- Born: August 9, 1932 Manila, Philippine Islands
- Died: August 9, 2012 (aged 80) New York City, U.S.
- Occupation(s): Author, illustrator
- Spouse: Ariane Dewey

= José Aruego =

Filipino children's book author/illustrator

José Aruego (August 9, 1932 – August 9, 2012) was a Filipino children's book author and illustrator. He was born in Manila and once worked as a lawyer. He died in New York City, where he lived for decades, on August 9, 2012.

==Early career==
Aruego graduated from law school at the University of the Philippines and passed the bar. He came to New York City in 1956 and studied at Parsons School of Design.
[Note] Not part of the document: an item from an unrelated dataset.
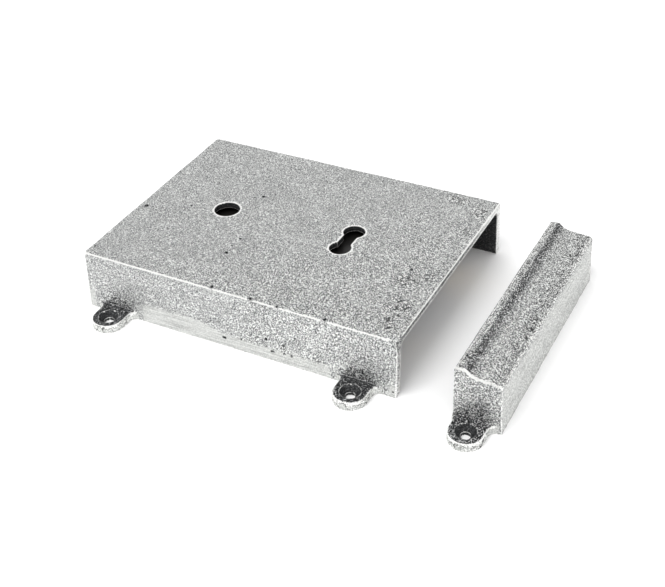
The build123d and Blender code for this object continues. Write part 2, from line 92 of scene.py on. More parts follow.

He started to pen cartoons and this was when his career took off. Many of his cartoons were published in The New Yorker and The Saturday Evening Post.

==Books==
Aruego wrote 82 children's books. He lectured extensively at elementary schools, insisting on sketching a character into every book that he signed and teaching students to draw his alligators. Among his best known books were Whose Mouse Are You?, Leo the Late Bloomer and Gregory the Terrible Eater. He worked alongside his wife Ariane Dewey in creating books that were about animals. Their first book was published in 1969. In 2006, they reunited to produce The Last Laugh, a picture book that had a strong anti-bullying message.